Entries with model source code:
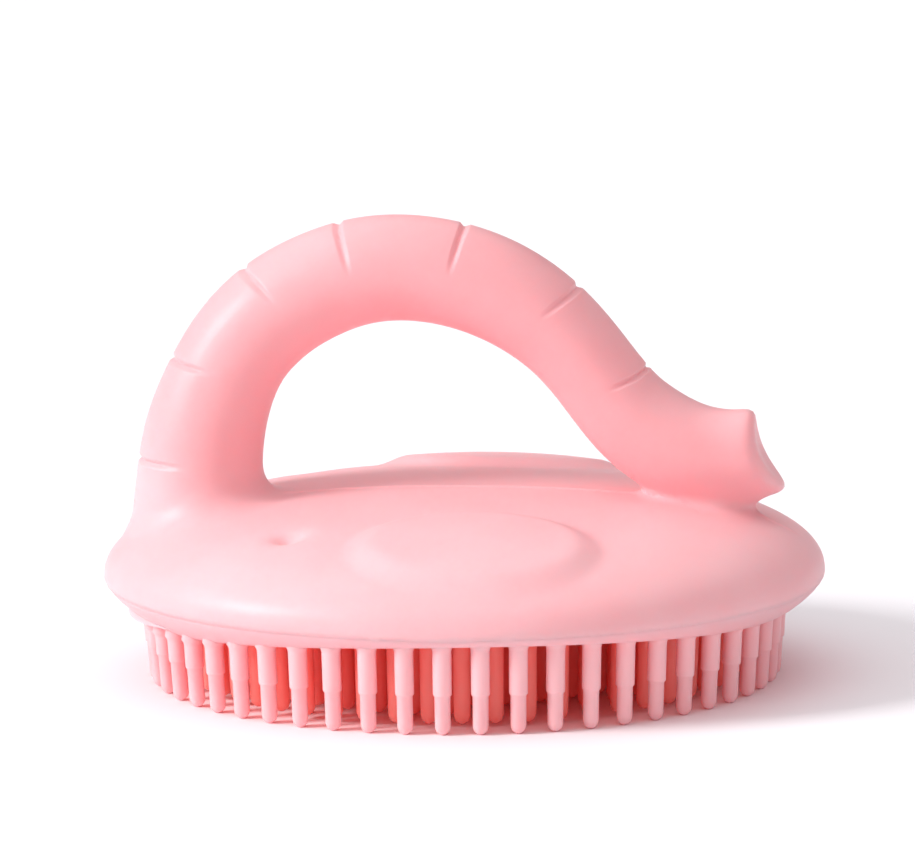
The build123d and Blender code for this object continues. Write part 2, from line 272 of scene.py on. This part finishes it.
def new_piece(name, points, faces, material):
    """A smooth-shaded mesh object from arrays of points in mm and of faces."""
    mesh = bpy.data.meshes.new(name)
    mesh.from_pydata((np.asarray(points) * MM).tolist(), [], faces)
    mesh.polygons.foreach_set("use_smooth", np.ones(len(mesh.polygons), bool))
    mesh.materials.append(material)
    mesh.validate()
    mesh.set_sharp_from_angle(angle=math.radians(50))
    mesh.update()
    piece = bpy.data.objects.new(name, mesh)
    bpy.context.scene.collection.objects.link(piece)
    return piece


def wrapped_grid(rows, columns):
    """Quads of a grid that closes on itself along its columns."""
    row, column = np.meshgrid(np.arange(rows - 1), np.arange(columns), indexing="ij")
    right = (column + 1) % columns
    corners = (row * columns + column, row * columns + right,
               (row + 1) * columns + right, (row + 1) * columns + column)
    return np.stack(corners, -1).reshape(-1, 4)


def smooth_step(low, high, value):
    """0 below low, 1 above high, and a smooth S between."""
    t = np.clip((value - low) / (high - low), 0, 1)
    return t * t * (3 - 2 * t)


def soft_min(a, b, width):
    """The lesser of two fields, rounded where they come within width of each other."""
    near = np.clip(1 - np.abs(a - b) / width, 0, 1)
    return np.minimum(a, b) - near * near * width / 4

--

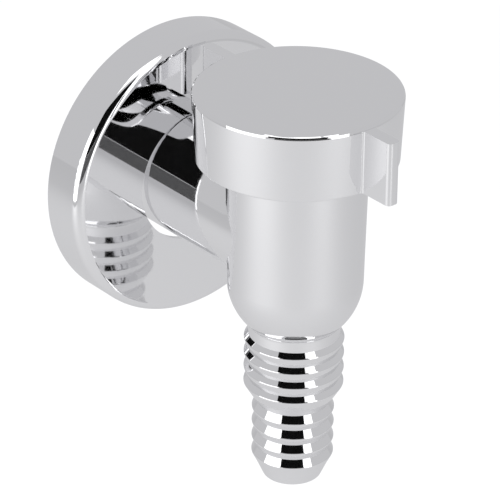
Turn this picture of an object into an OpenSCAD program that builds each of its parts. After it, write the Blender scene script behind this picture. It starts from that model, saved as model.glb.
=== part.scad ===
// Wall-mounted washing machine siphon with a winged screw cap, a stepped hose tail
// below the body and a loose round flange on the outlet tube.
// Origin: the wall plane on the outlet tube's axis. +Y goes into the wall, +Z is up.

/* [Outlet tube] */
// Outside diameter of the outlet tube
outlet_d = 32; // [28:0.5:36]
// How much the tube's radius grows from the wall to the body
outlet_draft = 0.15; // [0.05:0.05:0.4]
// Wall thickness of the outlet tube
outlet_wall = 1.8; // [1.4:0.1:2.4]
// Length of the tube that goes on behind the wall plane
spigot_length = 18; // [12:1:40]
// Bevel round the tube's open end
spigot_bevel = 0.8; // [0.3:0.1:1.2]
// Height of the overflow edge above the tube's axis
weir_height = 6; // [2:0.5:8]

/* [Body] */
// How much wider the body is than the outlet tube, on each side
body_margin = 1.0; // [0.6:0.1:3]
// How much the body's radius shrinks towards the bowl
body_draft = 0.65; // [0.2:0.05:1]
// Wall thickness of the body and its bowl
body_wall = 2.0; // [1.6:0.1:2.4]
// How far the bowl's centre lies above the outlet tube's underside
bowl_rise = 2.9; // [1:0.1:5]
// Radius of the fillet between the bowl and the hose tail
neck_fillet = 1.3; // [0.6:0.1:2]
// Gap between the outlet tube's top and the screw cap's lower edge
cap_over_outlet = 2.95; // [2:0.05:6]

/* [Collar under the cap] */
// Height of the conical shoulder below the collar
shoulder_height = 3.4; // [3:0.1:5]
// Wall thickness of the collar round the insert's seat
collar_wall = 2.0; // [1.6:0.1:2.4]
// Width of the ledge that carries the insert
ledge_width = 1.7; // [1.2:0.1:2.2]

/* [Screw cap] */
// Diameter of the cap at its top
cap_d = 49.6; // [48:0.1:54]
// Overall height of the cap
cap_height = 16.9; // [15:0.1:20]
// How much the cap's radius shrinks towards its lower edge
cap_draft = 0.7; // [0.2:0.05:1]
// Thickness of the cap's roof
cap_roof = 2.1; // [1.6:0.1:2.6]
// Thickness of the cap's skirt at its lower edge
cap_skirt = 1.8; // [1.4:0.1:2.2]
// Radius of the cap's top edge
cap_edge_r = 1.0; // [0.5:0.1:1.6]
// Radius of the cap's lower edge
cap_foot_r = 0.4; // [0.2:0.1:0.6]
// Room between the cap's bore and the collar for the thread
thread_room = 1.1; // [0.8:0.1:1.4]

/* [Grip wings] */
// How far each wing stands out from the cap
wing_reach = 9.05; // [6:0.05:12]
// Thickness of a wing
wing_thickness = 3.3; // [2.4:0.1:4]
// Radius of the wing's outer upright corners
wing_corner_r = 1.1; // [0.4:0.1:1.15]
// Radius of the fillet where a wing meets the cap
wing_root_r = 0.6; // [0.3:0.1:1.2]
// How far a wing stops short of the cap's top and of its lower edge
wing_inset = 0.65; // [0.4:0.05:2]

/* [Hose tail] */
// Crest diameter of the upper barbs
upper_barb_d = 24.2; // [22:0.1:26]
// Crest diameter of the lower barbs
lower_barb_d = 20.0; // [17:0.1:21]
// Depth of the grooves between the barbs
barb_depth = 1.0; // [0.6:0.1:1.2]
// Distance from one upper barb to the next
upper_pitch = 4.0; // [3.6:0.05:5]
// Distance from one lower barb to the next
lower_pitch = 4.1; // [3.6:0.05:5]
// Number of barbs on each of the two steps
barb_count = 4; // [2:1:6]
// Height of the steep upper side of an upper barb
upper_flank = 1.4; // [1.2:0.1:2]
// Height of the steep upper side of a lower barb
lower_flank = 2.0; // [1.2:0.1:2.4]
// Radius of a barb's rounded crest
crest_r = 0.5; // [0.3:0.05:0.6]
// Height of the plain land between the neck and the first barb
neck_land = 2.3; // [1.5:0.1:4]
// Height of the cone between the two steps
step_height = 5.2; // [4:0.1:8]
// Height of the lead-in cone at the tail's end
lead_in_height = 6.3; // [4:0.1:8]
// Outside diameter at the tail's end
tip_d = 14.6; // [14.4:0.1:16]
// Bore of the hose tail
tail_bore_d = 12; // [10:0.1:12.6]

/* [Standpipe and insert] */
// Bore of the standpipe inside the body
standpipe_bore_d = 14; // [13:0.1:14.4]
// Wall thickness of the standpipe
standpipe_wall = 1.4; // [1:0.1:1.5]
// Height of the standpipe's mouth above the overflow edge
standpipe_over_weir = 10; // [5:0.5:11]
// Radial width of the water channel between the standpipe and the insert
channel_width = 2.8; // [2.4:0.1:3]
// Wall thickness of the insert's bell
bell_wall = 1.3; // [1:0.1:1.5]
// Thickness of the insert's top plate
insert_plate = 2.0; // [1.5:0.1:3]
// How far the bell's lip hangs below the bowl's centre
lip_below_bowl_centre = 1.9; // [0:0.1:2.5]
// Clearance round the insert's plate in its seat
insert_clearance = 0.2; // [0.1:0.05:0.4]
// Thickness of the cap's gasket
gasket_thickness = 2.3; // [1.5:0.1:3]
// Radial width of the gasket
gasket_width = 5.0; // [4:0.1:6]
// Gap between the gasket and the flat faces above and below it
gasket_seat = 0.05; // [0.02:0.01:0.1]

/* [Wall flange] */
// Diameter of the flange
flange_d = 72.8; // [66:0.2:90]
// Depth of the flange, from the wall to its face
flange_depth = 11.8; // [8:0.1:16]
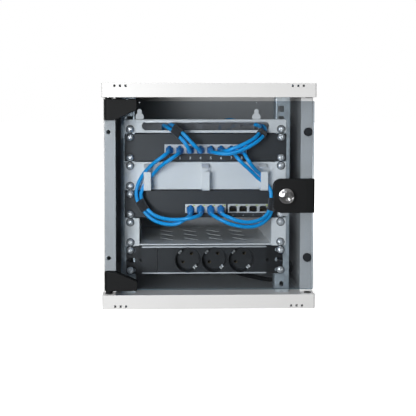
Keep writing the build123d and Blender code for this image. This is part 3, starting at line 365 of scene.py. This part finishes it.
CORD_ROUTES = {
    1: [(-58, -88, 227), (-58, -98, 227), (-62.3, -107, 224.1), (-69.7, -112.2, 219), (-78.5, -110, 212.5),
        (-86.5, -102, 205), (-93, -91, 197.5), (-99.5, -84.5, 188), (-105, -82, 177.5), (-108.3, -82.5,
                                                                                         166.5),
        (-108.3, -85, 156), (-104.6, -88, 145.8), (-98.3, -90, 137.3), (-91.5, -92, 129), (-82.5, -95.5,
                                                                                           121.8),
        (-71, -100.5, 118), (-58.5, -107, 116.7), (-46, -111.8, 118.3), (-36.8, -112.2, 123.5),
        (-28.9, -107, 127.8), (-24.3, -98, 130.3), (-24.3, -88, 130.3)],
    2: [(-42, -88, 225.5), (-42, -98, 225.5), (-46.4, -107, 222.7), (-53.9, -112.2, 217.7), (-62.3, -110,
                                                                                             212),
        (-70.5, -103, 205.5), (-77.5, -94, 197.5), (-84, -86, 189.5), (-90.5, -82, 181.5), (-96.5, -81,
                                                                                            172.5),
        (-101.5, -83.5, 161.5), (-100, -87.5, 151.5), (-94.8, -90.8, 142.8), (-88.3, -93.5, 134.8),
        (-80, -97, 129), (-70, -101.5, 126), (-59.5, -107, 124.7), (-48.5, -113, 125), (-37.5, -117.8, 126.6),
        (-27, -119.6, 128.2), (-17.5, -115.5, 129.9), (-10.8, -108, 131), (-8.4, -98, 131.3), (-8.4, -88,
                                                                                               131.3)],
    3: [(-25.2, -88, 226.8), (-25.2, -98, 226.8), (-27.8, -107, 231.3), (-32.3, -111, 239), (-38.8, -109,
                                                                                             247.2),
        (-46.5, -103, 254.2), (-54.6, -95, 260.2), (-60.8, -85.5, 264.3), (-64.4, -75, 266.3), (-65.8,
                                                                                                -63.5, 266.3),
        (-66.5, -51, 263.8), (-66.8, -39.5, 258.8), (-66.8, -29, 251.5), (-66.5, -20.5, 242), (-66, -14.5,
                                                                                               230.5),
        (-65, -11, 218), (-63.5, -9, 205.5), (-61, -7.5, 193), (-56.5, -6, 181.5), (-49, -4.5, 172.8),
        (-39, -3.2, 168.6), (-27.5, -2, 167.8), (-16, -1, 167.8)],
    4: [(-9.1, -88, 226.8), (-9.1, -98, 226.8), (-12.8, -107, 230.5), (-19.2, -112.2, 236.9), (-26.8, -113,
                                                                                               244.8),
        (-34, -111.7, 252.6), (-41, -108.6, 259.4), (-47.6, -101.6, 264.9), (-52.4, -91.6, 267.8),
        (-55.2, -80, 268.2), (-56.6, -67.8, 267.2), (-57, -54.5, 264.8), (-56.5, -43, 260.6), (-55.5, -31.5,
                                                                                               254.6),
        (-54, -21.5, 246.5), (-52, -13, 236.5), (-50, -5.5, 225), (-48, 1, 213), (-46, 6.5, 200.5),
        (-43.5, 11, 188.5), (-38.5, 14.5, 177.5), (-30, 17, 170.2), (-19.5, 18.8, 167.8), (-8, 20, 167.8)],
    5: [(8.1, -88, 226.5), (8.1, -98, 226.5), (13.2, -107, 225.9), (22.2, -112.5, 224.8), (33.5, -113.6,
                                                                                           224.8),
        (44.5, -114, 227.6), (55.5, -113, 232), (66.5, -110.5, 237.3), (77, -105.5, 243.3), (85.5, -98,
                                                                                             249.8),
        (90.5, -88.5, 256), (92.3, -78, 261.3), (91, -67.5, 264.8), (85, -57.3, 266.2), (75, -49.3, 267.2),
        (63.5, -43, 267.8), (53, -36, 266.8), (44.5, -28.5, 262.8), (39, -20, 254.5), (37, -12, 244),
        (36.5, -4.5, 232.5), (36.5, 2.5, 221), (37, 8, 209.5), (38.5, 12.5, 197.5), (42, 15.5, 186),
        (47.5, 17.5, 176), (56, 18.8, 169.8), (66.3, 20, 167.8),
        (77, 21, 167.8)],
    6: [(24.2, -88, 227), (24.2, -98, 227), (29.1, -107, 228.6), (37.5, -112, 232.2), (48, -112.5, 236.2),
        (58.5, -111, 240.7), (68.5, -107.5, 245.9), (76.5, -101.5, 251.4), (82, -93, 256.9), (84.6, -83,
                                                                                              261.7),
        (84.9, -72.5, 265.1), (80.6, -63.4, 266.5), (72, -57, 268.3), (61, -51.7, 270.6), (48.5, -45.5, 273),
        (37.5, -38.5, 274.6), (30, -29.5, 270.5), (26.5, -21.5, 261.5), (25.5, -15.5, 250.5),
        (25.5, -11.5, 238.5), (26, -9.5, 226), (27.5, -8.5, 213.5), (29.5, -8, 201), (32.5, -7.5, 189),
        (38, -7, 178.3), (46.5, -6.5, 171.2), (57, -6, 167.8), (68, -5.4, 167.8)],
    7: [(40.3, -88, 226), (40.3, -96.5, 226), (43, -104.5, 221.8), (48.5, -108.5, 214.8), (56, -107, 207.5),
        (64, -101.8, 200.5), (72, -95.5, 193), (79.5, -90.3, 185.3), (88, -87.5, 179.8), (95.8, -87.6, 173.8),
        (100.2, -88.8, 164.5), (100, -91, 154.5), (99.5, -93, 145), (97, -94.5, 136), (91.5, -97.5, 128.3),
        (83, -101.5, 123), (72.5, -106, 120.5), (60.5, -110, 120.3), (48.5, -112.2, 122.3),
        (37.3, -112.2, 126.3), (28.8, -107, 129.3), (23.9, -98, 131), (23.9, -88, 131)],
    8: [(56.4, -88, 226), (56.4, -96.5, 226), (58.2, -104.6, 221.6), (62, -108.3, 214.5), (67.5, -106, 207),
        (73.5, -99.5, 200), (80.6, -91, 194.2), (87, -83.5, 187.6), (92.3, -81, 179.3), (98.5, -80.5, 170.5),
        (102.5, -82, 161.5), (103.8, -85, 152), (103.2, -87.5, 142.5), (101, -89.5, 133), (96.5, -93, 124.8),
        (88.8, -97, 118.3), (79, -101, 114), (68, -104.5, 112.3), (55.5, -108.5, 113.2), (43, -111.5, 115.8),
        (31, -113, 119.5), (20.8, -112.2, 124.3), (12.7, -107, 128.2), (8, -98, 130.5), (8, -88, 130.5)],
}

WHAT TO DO
Exactly and only the lines from the line with "The build123d and Blender code for this object" to the line with "return np.minimum(a, b)", both included, are to be printed.

ANSWER FOR THE TASK
The build123d and Blender code for this object continues. Write part 2, from line 272 of scene.py on. This part finishes it.
def new_piece(name, points, faces, material):
    """A smooth-shaded mesh object from arrays of points in mm and of faces."""
    mesh = bpy.data.meshes.new(name)
    mesh.from_pydata((np.asarray(points) * MM).tolist(), [], faces)
    mesh.polygons.foreach_set("use_smooth", np.ones(len(mesh.polygons), bool))
    mesh.materials.append(material)
    mesh.validate()
    mesh.set_sharp_from_angle(angle=math.radians(50))
    mesh.update()
    piece = bpy.data.objects.new(name, mesh)
    bpy.context.scene.collection.objects.link(piece)
    return piece


def wrapped_grid(rows, columns):
    """Quads of a grid that closes on itself along its columns."""
    row, column = np.meshgrid(np.arange(rows - 1), np.arange(columns), indexing="ij")
    right = (column + 1) % columns
    corners = (row * columns + column, row * columns + right,
               (row + 1) * columns + right, (row + 1) * columns + column)
    return np.stack(corners, -1).reshape(-1, 4)


def smooth_step(low, high, value):
    """0 below low, 1 above high, and a smooth S between."""
    t = np.clip((value - low) / (high - low), 0, 1)
    return t * t * (3 - 2 * t)


def soft_min(a, b, width):
    """The lesser of two fields, rounded where they come within width of each other."""
    near = np.clip(1 - np.abs(a - b) / width, 0, 1)
    return np.minimum(a, b) - near * near * width / 4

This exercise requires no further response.